I am working on symplectic geometry and I have some questions about a degeneration of $\mathbb{P}^2$.
Question: Can we obtain the moment polytope (or the polytope associated with the anti-canonical divisor) of $\mathbb{P}(a^2,b^2,c^2)$ as a Newton-Okounkov body of $\mathbb{P}^2$? (Here $(a,b,c)$ is a Markov triple satisfying $a^2 + b^2 + c^2 = 3abc$.)

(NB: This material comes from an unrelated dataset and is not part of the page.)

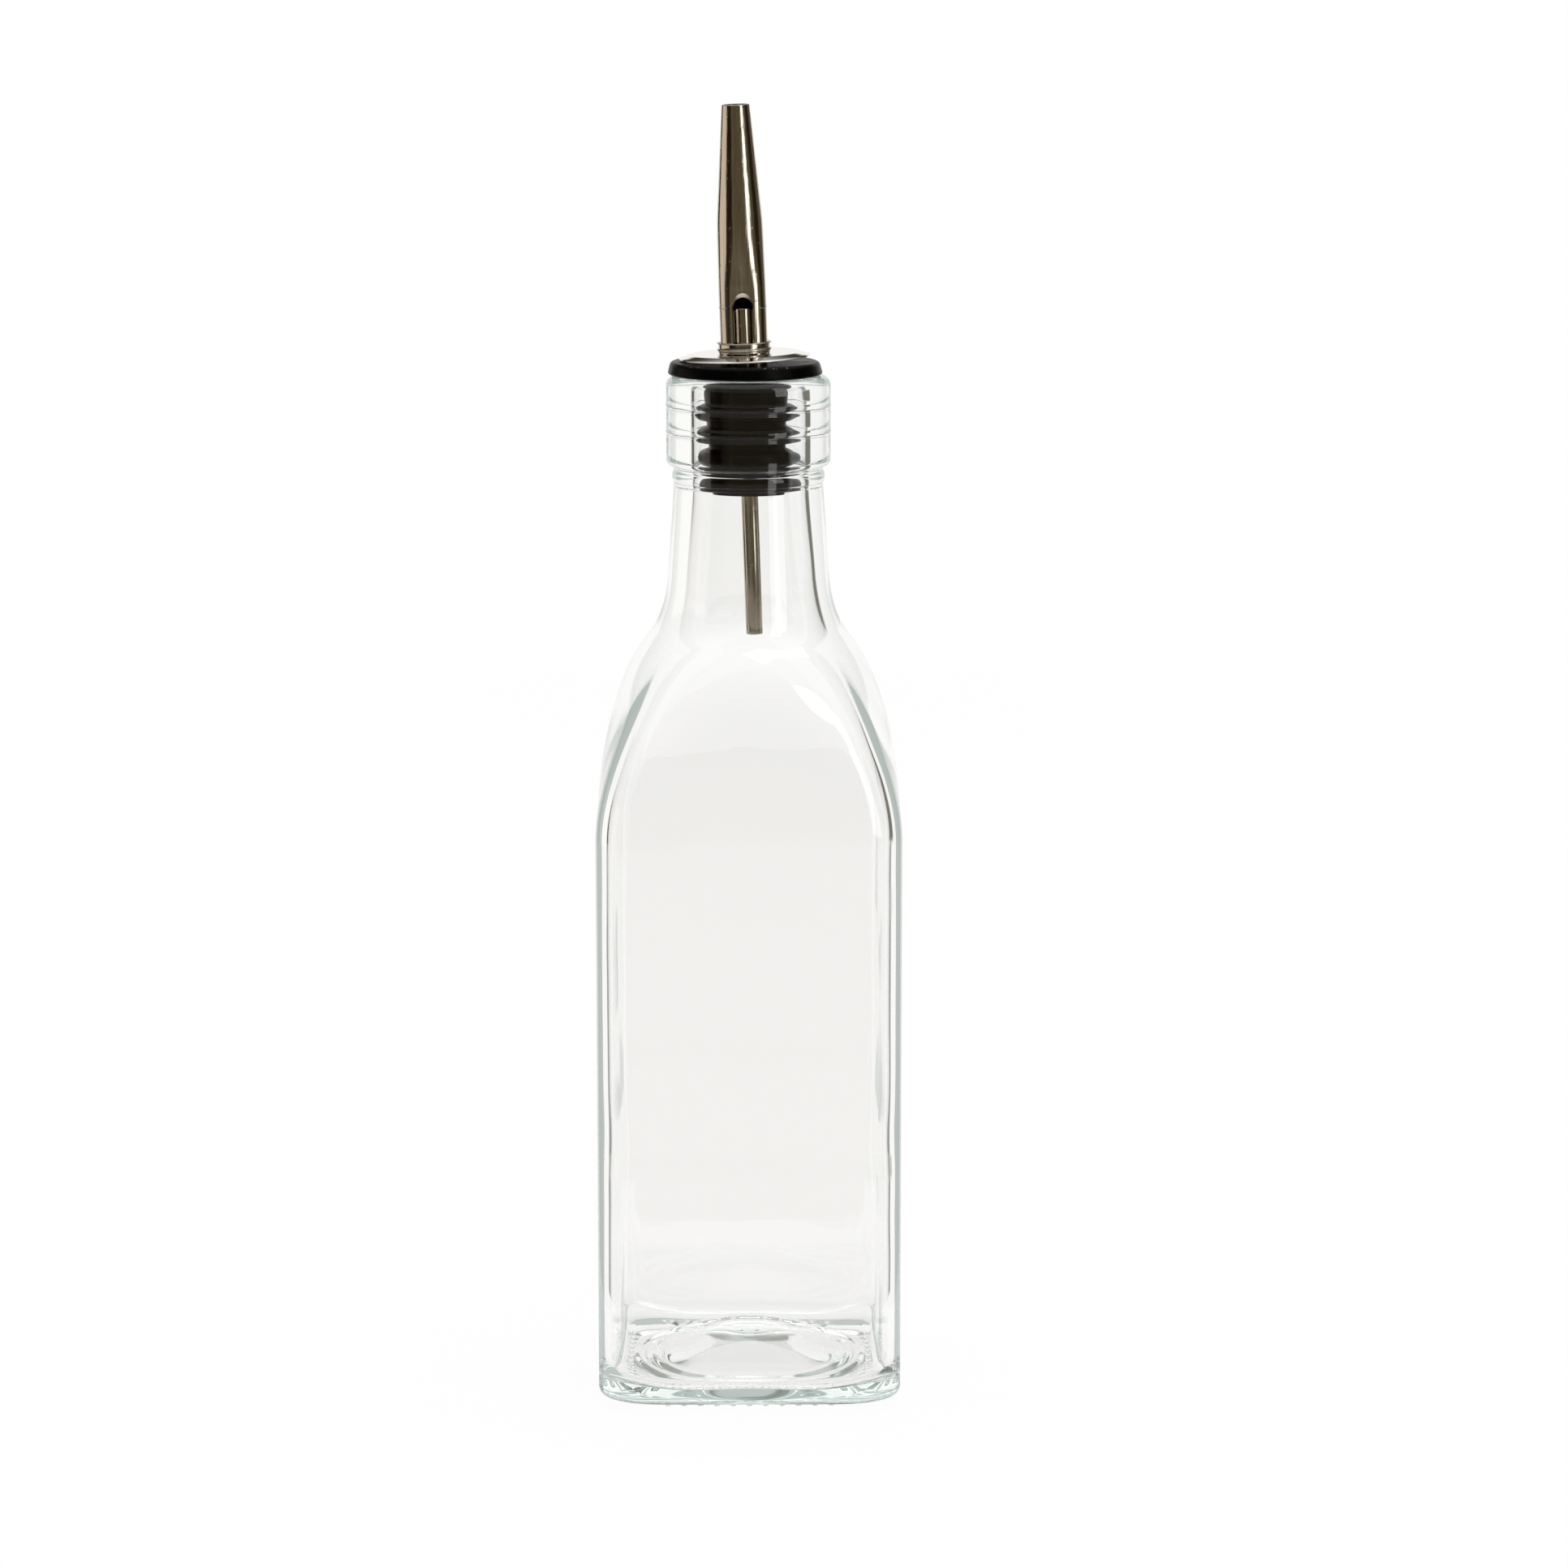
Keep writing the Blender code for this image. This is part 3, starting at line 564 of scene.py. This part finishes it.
def makeBottle():
    b = bottle
    glass = glassMaterial()
    rings = outerRings(b) + innerRings(b)
    shell = skin("oilBottle", rings, glass, b["segments"], b["rippleAt"], b["ridgeAt"])
    row = place(bpy.data.objects.new("knurls", bpy.data.meshes.new("knurls")))
    k = knurls
    runTree(row, buildKnurlTree(), {
        "Count": k["count"], "Pitch": k["pitch"] * mm, "Out": k["out"] * mm,
        "Size": (k["width"] * mm, k["length"] * mm, k["height"] * mm), "Material": glass,
    })
    row.data.transform(Matrix.Translation((0, 0, k["height"] / 2 * mm)))
    cut(shell, row, operation="UNION")
    return finish(shell, glass)


# Cork: a turned core, with one rib repeated down the plug. The soft plug leans with the pourer.

lean = math.radians(2.0)
mouthHeight = neckHeights(bottle)[3]
cork = {
    "gap": 0.3, "plug": 8.45, "taper": 1.3, "length": 23.3, "flare": 0.9, "bore": 4.95, "pivotRise": 5.8,
    "flange": 15.2, "flangeInset": 0.35, "flangeHeight": 2.5, "flangeEdge": 0.85, "flangeFoot": 0.45,
    "ribs": 4, "ribDepth": 7.2, "ribPitch": 4.4, "ribReach": 10.2, "ribShrink": 0.014,
    "ribThickness": 3.1, "ribRound": 1.2, "ribRoot": 1.2, "plugEdge": 0.3, "segments": 160, "sharp": 50,
}
corkTop = mouthHeight + cork["gap"] + cork["flangeHeight"]
corkLow = mouthHeight + cork["gap"] - cork["length"]
pivot = corkLow + cork["pivotRise"]


def buildRibTree():
    graph, given = newTree("ribRow", {
        "Count": "Int", "Pitch": "Float", "Shrink": "Float", "Material": "Material",
    })
    down = graph.vector(0.0, 0.0, given["Pitch"] * -1)
    row = graph.add("GeometryNodeMeshLine", {"mode": "OFFSET"}, {"Count": given["Count"], "Offset": down})
    width = 1 - graph.add("GeometryNodeInputIndex") * given["Shrink"]
    values = {"Points": row, "Instance": given["Geometry"], "Scale": graph.vector(width, width, 1.0)}
    ribs = graph.add("GeometryNodeInstanceOnPoints", None, values)
    return endTree(graph, ribs, given["Material"])


def makeCork():
    c = cork
    rubber = rubberMaterial()
    seat = mouthHeight + c["gap"]
    edge, tipEdge, foot, flare = c["flangeEdge"], c["plugEdge"], c["flangeFoot"], c["flare"]
    outline = [(c["bore"], corkLow)]
    outline += arc((c["plug"] - c["taper"] - tipEdge, corkLow + tipEdge), (tipEdge, tipEdge), -90, 0, 5)
    outline += dense([outline[-1], (c["plug"], seat - flare)], 0.8)[1:]
    outline += arc((c["plug"] + flare, seat - flare), (flare, flare), 180, 90, 8)[1:]
    outline += arc((c["flange"] - foot, seat + foot), (foot, foot), -90, 0, 7)
    outline += arc((c["flange"] - c["flangeInset"] - edge, corkTop - edge), (edge, edge), 8, 90, 8)
    outline += [(c["bore"], corkTop), (c["bore"], corkLow)]
    core = turned("rubberCork", dense(outline, 1.0), rubber, c["segments"])
    top = seat - c["ribDepth"]
    root = c["plug"] - c["ribRoot"]
    thick, reach, tip = c["ribThickness"], c["ribReach"], c["ribRound"]
    rib = [(root, top - thick * 0.5), (reach - tip - 0.1, top - thick * 0.45)]
    rib += arc((reach - tip, top), (tip, thick * 0.44), -85, 60, 16)
    rib += [(root, top + thick * 0.62), (root, top - thick * 0.5)]
    ribs = turned("corkRibs", dense(rib, 0.8), rubber, c["segments"])
    runTree(ribs, buildRibTree(), {
        "Count": c["ribs"], "Pitch": c["ribPitch"] * mm, "Shrink": c["ribShrink"], "Material": rubber,
    })
    shear = Matrix.Identity(4)
    shear[0][2] = -math.tan(lean)
    shear[0][3] = math.tan(lean) * pivot * mm
    for piece in (core, ribs):
        piece.data.transform(shear)
        finish(piece, rubber, c["sharp"])
    return core, ribs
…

The motivation of this question is as follows: It is known by Hacking-Prokhorov that the weighted projective space $\mathbb{P}(a^2,b^2,c^2)$ admits a $\mathbb{Q}$-Gorenstein smoothing with a generic fiber $\mathbb{P}^2$ where $(a,b,c)$ is a Markov triple. I want to understand a $\mathbb{Q}$-Gorenstein smoothing of $\mathbb{P}(a^2,b^2,c^2)$ with generic fiber $\mathbb{P}^2$ as a toric degeneration of $\mathbb{P}^2$ with the central fiber $\mathbb{P}(a^2,b^2,c^2)$. Dave Anderson proved that if a polytope $P$ can be realized as a Newton-Okounkov body with a certain condition (finitely generatedness of a semigroup), then there exists a toric degeneration of $X$ with the central fiber $X_0$ where $X_0$ is a toric variety whose normalization is a normal toric variety associated with the polytope $P$.
I would really appreciate for any comment. Thank you!